### What the exercise asks:
What do the lines from the top of the data through the line with "const BASE_TOP = MAT_THICK + BASE_THICK;" say? Quote them exactly and include both ends.

### Supplied records:
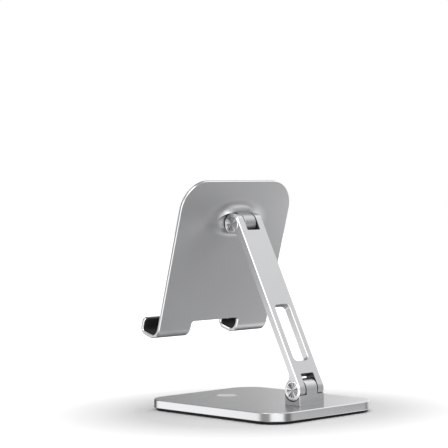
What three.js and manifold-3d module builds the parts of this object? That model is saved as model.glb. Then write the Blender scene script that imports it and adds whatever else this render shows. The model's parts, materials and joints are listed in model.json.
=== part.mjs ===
// Folding tablet stand: a weighted base plate, a flat arm between two friction hinges, and a
// tray with two hooks that hold the tablet's lower edge.
// Millimetres, +Z up. X runs along both hinge pins, -Y is the front, where the tablet faces.
// The origin is the centre of the base's underside. The stand is symmetric about X = 0.

import * as THREE from 'three';
import { mergeVertices } from 'three/addons/utils/BufferGeometryUtils.js';
import Module from 'manifold-3d';

const wasm = await Module();
wasm.setup();

// ---- driving dimensions ----
const BASE_WIDTH = 107;
const BASE_DEPTH = 140.5;
const BASE_CORNER = 18.5;
const BASE_THICK = 6.2;
const BASE_CHAMFER = 0.7;
const MAT_THICK = 2;
const MAT_INSET = 1.8;
const BADGE_RADIUS = 7.8;
const BADGE_THICK = 0.8;
const BADGE_Y = -37;
const BASE_TOP = MAT_THICK + BASE_THICK;

const BARREL_RADIUS = 7.6;          // the round ends of the arm, and both knuckles
const KNUCKLE_HALF = 5.6;           // half the width of the knuckle between the arm's ears
const SLOT_HALF = 6.3;              // half the width of the opening between the ears
const ARM_HALF = 12.3;              // half the width of the arm
const RECESS_RADIUS = 8.15;         // the hollow that an ear turns in

const LOWER_Y = 45.9;
const LOWER_Z = 19.25;
const ARM_LENGTH = 133.1;           // from the lower pin to the upper pin
const ARM_LEAN = 27.05;             // degrees forward of upright
const ARM_THICK = 5.65;
const ARM_FRONT = BARREL_RADIUS - ARM_THICK;
const ARM_FILLET = 6;
const WINDOW_REACH = 9;             // how far the gap between the ears runs past the pin
const CABLE_SLOT_START = 18.9;
const CABLE_SLOT_END = 63.4;
const CABLE_SLOT_HALF = 7.2;
const CABLE_SLOT_CORNER = 3.4;

const PIN_RADIUS = 3;
const PIN_BORE = 3.1;
const PIN_HEAD_RADIUS = 5;
const PIN_HEAD_THICK = 1.6;
const HEAD_BORE = 5.4;
const HEAD_BORE_FLOOR = 7.9;        // distance of the head's seat from the middle plane
const CAP_RADIUS = 6.6;
const CAP_THICK = 1.1;
const CAP_BORE = 6.75;
const CAP_SEAT = 11.1;              // distance of the cap's seat from the middle plane
const SHANK_PLAY = 0.02;            // between a pin and the nut and springs on it
const SPRING_THICK = 0.7;
const WASHER_RADIUS = 6.4;
const WASHER_THICK = 0.5;
const WASHER_GAP = 0.1;             // between a washer and the metal at each side of it

const TRAY_TILT = 17.24;            // degrees back from upright
const TRAY_WIDTH = 109.5;
const TRAY_TOP = 29.9;              // top edge above the upper pin, along the tray
const TRAY_CORNER = 22;
const TRAY_OFFSET = 10.42;          // from the upper pin forward to the tray's rear face
const SHEET = 2.5;
const NOTCH_HALF = 23.5;
const NOTCH_TOP = -79.5;
const NOTCH_CORNER = 2.5;
const HOOK_BEND_START = -84.3;
const HOOK_BEND_RADIUS = 9;         // outside radius of the bend from the tray to the hook's floor
const HOOK_DEPTH = 21;              // from the tray's rear face to the front of the lip
const LIP_BEND_RADIUS = 5;
const LIP_RISE = 7;                 // straight part of the lip above its bend

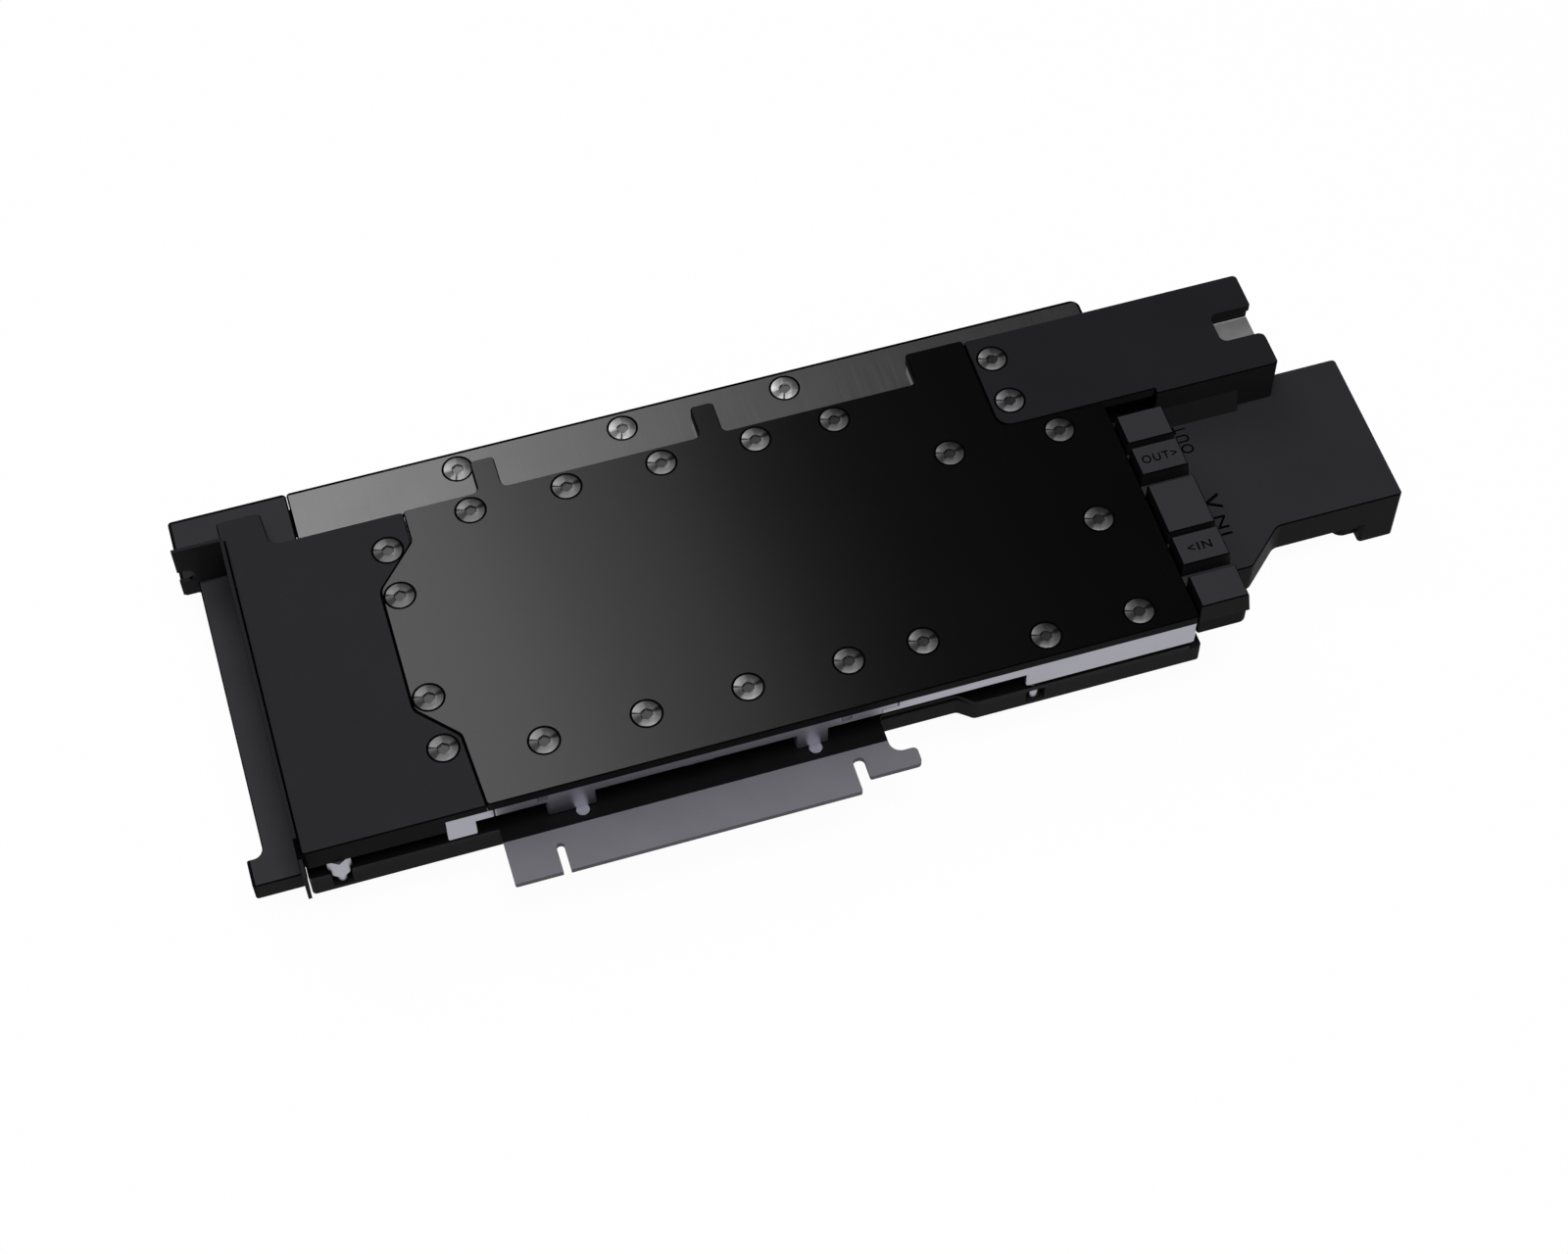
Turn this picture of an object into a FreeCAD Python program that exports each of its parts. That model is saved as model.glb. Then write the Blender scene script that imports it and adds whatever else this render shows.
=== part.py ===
"""Liquid cold plate for a full-height accelerator card, in millimetres.

Frame: the origin is on the board's component face, in the middle of the edge connector's key notch and
level with the connector's lower edge. +X runs to the power end, +Y away from the slot, +Z to the coolant.
Every piece is a function that returns its solid, and the sizes that pieces share are written once, here.
"""
import FreeCAD, Part
import math
import os

V = FreeCAD.Vector

# Board and edge connector
board_thickness = 1.6
board_left = -58.5
board_right = 161.9
board_foot = 15.5
board_top = 111.2
key_width = 1.9
key_depth = 7.6
slot_round = 0.45
short_contacts = 11.65
long_contacts = 71.65
edge_chamfer = 0.5
latch_slot = 2.9
latch_slot_top = 9.1
latch_foot = 3.2
latch_reach = 16.0
latch_top = 8.0
latch_shelf_right = 102.4
latch_shelf = 18.8
latch_shelf_run = 3.6
latch_neck = 9.9
latch_round = 1.2
latch_bend = 3.0
ear_low = 86.0
ear_high = 108.4
ear_right = 176.0

# Layers above the board, by height
chip_top = 2.4
stage_height = 0.9
block_face = 1.5
stage_length = 5.0
stage_width = 5.6
stage_columns = ((132.0, 24.0), (141.0, 24.0), (-20.0, 52.0))
stage_counts = (7, 7, 4)
stage_pitch = 7.4
choke_height = 5.0
choke_size = 7.2
choke_bevel = 0.5
choke_columns = (12.0, 97.0)
choke_start = 41.5
choke_pitch = 9.6
choke_count = 5
pad_margin = 0.3
substrate_margin = 2.5
substrate_height = 1.4
lid_inset = 3.0
flange_face = 6.5
flange_thickness = 3.0
top_plate_thickness = 2.9
cover_drop = 0.4
cover_roof = 2.5
cover_skirt = 4.9
cover_wall = 2.0
terminal_cap_height = 7.1

# Layers under the board
backplate_depth = 5.8
backplate_floor = 2.4
backplate_rim = 2.4
backplate_lap = 1.0
backplate_shy = 0.4
backplate_bend = 2.0
backplate_lobe = 1.8
backplate_lobe_gap = 1.0
stack_boss_radius = 3.8
lug_boss_radius = 3.2
shelf_round = 1.5
strip_thickness = 2.8
strip_round = 2.5
rear_reach = 16.3
shelf_gap = 0.3

# Outline of the cooled area, along X
plate_left = -14.4
flank_left = -24.9
flank_low = 46.0
flank_high = 81.6
flank_slope = 10.0
flank_rise = 1.9
flank_lean = 1.2
flank_round = 4.0
plate_right = 162.7
plate_top = 103.2
tab_top = 113.0
tab_lefts = (4.9, 62.2)
tab_width = 6.1
tab_root = 1.6
tab_corner = 1.2
tab_shy = 1.0
power_left = 135.0
power_tab_left = 119.5
power_foot = 83.6
power_round = 4.0
corner = 1.0
small_round = 0.5
seam = 0.15
edge_break = 0.3
past = 1.0

# Grey side rail between the two nickel stretches
rail_left = -12.9
rail_right = 86.2
rail_depth = 8.6
rail_foot = 0.5
rail_legs = ((-0.6, 11.3), (60.8, 68.8))
rail_hanger = (33.3, 41.0, 3.6, 1.5)
rail_lap = 82.3
rail_lap_top = 8.0
rail_finger_places = (-1.4, 73.4)
rail_finger_width = 2.2
rail_finger_height = 1.6
fit_gap = 0.15

# Screws
head_radius = 3.7
head_height = 1.9
head_rim = 0.25
head_gap = 0.05
shank_radius = 1.6
thread_gap = 0.05
hole_gap = 0.35
screw_length = 5.4
tip_gap = 0.4
head_bevel = 0.4
socket_flats = 2.6
socket_depth = 1.5
socket_turn = 15.0
far_row = 98.4
far_start = 1.7
far_pitch = 24.55
near_row = 28.6
near_start = 2.6
near_pitch = 25.1
column_x = 149.3
column_rows = (21.4, 49.9, 78.5)
lone_screws = ((96.1, 98.4), (96.7, 28.6), (120.6, 79.8), (125.4, 21.4), (-20.7, 78.8), (-20.7, 48.3))
end_cover_screw_x = -20.6
end_cover_screw_rows = (33.8, 93.0)
power_screw_x = 140.4
power_screw_rows = (91.0, 104.9)
strip_screw_start = 2.6
strip_screw_pitch = 43.7
strip_screw_row = 122.0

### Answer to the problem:
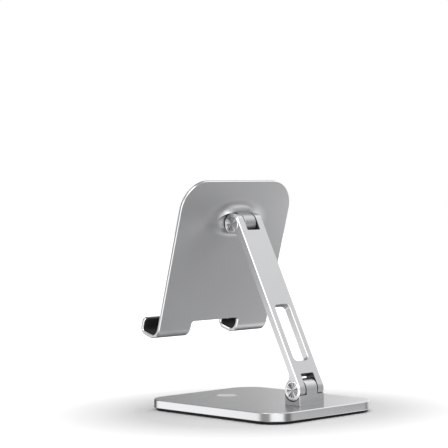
What three.js and manifold-3d module builds the parts of this object? That model is saved as model.glb. Then write the Blender scene script that imports it and adds whatever else this render shows. The model's parts, materials and joints are listed in model.json.
=== part.mjs ===
// Folding tablet stand: a weighted base plate, a flat arm between two friction hinges, and a
// tray with two hooks that hold the tablet's lower edge.
// Millimetres, +Z up. X runs along both hinge pins, -Y is the front, where the tablet faces.
// The origin is the centre of the base's underside. The stand is symmetric about X = 0.

import * as THREE from 'three';
import { mergeVertices } from 'three/addons/utils/BufferGeometryUtils.js';
import Module from 'manifold-3d';

const wasm = await Module();
wasm.setup();

// ---- driving dimensions ----
const BASE_WIDTH = 107;
const BASE_DEPTH = 140.5;
const BASE_CORNER = 18.5;
const BASE_THICK = 6.2;
const BASE_CHAMFER = 0.7;
const MAT_THICK = 2;
const MAT_INSET = 1.8;
const BADGE_RADIUS = 7.8;
const BADGE_THICK = 0.8;
const BADGE_Y = -37;
const BASE_TOP = MAT_THICK + BASE_THICK;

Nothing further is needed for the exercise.